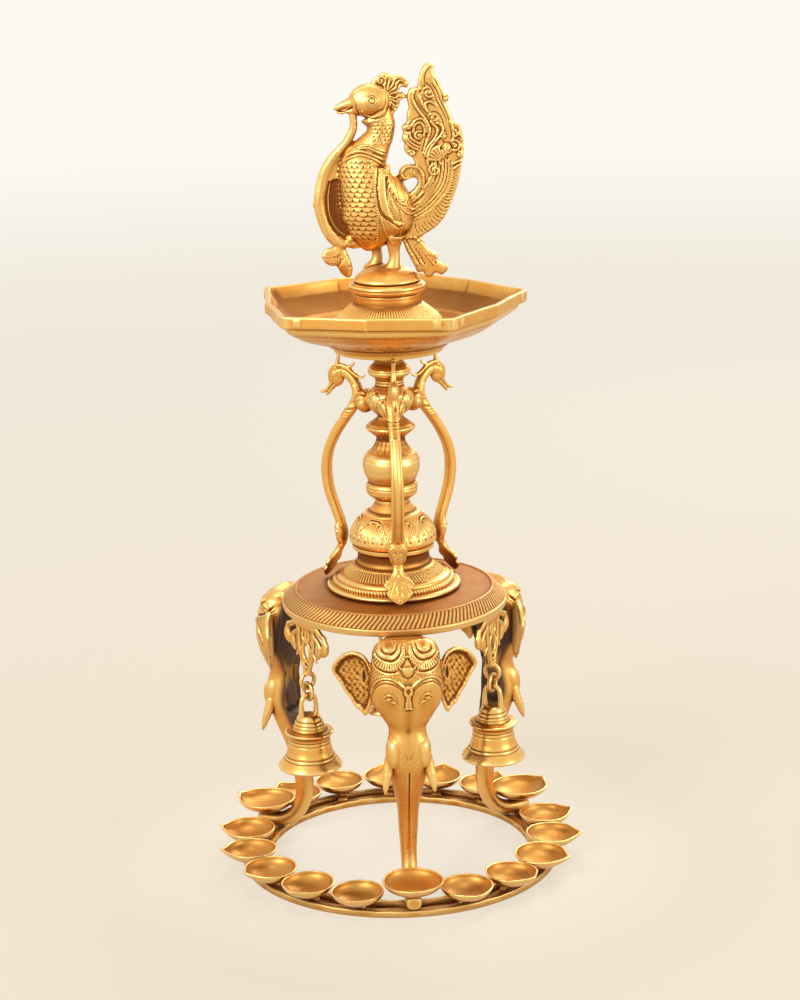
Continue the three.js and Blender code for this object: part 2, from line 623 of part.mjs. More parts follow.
const clapperPin = closed(new THREE.CylinderGeometry(pinRadius, pinRadius, pinLength, 6)
  .translate(0, 0, pinHeight));
const bell = join(bellShell, stirrup, clapperPin).translate(bellPlace, 0, 0);

// Clapper: a ball on a rod, its eye round the bell's pin
const clapperEyeRadius = pinRadius + clearance + 1.1;
const clapperEye = closed(new THREE.TorusGeometry(clapperEyeRadius, 1, 4, 8)
  .rotateX(Math.PI / 2).translate(0, 0, pinHeight));
const ballHeight = pinHeight - clapperLength + clapperBall;
const clapperRod = post(1.3, ballHeight, pinHeight - clapperEyeRadius, 6);
const clapperEnd = ball([0, 0, ballHeight], [clapperBall, clapperBall, clapperBall], 7, 4);
const clapper = join(clapperEye, clapperRod, clapperEnd).translate(bellPlace, 0, 0);

legAzimuths.forEach((legAzimuth, i) => {
  const azimuth = legAzimuth + 180 / legCount;
  addAt(azimuth, `bell_hanger_${i + 1}`, hanger.clone());
  addAt(azimuth, `hook_link_${i + 1}`, link.clone());
  addAt(azimuth, `bell_${i + 1}`, bell.clone());
  addAt(azimuth, `clapper_${i + 1}`, clapper.clone(), brass(0xb98a3c));
});

export default lamp;
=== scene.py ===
# A standing oil lamp in cast brass: a peacock over a five-spouted bowl, a turned stem with bird-headed
# brackets, a fluted platform on three elephant heads, hanging bells and a ring of small oil cups.
# Lengths in the code are millimetres and are scaled to metres where a mesh is made; Z is up.
import math

import bpy
import numpy as np
from mathutils import Matrix, Vector
from mathutils.geometry import tessellate_polygon


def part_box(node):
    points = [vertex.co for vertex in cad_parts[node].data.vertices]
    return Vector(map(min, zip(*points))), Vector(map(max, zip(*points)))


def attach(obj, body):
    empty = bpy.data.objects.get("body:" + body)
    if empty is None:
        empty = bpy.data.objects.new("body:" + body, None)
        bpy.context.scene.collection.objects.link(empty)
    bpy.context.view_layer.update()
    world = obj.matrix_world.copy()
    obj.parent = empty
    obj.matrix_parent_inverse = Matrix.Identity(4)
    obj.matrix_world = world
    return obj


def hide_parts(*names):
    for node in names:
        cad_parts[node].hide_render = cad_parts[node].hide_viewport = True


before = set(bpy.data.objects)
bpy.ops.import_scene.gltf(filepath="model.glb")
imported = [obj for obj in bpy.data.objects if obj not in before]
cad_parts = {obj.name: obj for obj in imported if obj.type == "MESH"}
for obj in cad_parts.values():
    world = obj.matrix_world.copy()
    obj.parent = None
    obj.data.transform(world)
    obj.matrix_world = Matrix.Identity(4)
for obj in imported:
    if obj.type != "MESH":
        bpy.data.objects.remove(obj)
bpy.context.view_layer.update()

# Camera
# It stands a little left of the front elephant and looks down on the lamp through a long lens,
# with the lamp's top leaning slightly to the left in the picture.
view_azimuth = math.radians(-4.27)
view_distance = 1.782
view_height = 0.767
view_pitch = math.radians(15.16)
view_roll = math.radians(1.35)

ahead_level = Vector((-math.sin(view_azimuth), math.cos(view_azimuth), 0))
ahead = ahead_level * math.cos(view_pitch) - Vector((0, 0, math.sin(view_pitch)))
level_right = Vector((math.cos(view_azimuth), math.sin(view_azimuth), 0))
level_up = level_right.cross(ahead)
picture_right = level_right * math.cos(view_roll) - level_up * math.sin(view_roll)
picture_up = level_right * math.sin(view_roll) + level_up * math.cos(view_roll)

lens = bpy.data.cameras.new("view")
lens.sensor_fit = "VERTICAL"
lens.sensor_height = 36
lens.lens = 88.6
lens.shift_x = 0.00787
lens.clip_end = 60
camera = bpy.data.objects.new("view", lens)
placed = Matrix((picture_right, picture_up, -ahead)).transposed().to_4x4()
placed.translation = -ahead_level * view_distance + Vector((0, 0, view_height))
camera.matrix_world = placed
bpy.context.scene.collection.objects.link(camera)
bpy.context.scene.camera = camera
bpy.context.scene.view_settings.view_transform = "Standard"

# Studio
# A pale floor under a cream sky, a large soft lamp in front to the left, and smaller ones to the right,
# overhead and behind, which is how polished brass is lit for a catalogue.
# The floor's colours hold painted light: a lighter pool round the lamp's foot and a darker band of painted
# shade near it. The far cream is the backdrop's own colour.
lit_pool_cream = (0.9, 0.825, 0.7)
falloff_cream = (0.8, 0.715, 0.588)
far_cream = (0.98, 0.953, 0.888)
floor_reach = 14.0


def node(tree, kind, **settings):
    """A new node of that kind with its sockets or properties set by name."""
    made = tree.nodes.new(kind)
    for key, value in settings.items():
        if key in made.inputs:
            made.inputs[key].default_value = value
        else:
            setattr(made, key, value)
    return made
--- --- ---
Within the material above, extract exactly the lines that start at the line containing "the bell's pin" and stop after the line containing "before = set(bpy.data.objects)", and only those.

// Clapper: a ball on a rod, its eye round the bell's pin
const clapperEyeRadius = pinRadius + clearance + 1.1;
const clapperEye = closed(new THREE.TorusGeometry(clapperEyeRadius, 1, 4, 8)
  .rotateX(Math.PI / 2).translate(0, 0, pinHeight));
const ballHeight = pinHeight - clapperLength + clapperBall;
const clapperRod = post(1.3, ballHeight, pinHeight - clapperEyeRadius, 6);
const clapperEnd = ball([0, 0, ballHeight], [clapperBall, clapperBall, clapperBall], 7, 4);
const clapper = join(clapperEye, clapperRod, clapperEnd).translate(bellPlace, 0, 0);

legAzimuths.forEach((legAzimuth, i) => {
  const azimuth = legAzimuth + 180 / legCount;
  addAt(azimuth, `bell_hanger_${i + 1}`, hanger.clone());
  addAt(azimuth, `hook_link_${i + 1}`, link.clone());
  addAt(azimuth, `bell_${i + 1}`, bell.clone());
  addAt(azimuth, `clapper_${i + 1}`, clapper.clone(), brass(0xb98a3c));
});

export default lamp;
=== scene.py ===
# A standing oil lamp in cast brass: a peacock over a five-spouted bowl, a turned stem with bird-headed
# brackets, a fluted platform on three elephant heads, hanging bells and a ring of small oil cups.
# Lengths in the code are millimetres and are scaled to metres where a mesh is made; Z is up.
import math

import bpy
import numpy as np
from mathutils import Matrix, Vector
from mathutils.geometry import tessellate_polygon


def part_box(node):
    points = [vertex.co for vertex in cad_parts[node].data.vertices]
    return Vector(map(min, zip(*points))), Vector(map(max, zip(*points)))


def attach(obj, body):
    empty = bpy.data.objects.get("body:" + body)
    if empty is None:
        empty = bpy.data.objects.new("body:" + body, None)
        bpy.context.scene.collection.objects.link(empty)
    bpy.context.view_layer.update()
    world = obj.matrix_world.copy()
    obj.parent = empty
    obj.matrix_parent_inverse = Matrix.Identity(4)
    obj.matrix_world = world
    return obj


def hide_parts(*names):
    for node in names:
        cad_parts[node].hide_render = cad_parts[node].hide_viewport = True


before = set(bpy.data.objects)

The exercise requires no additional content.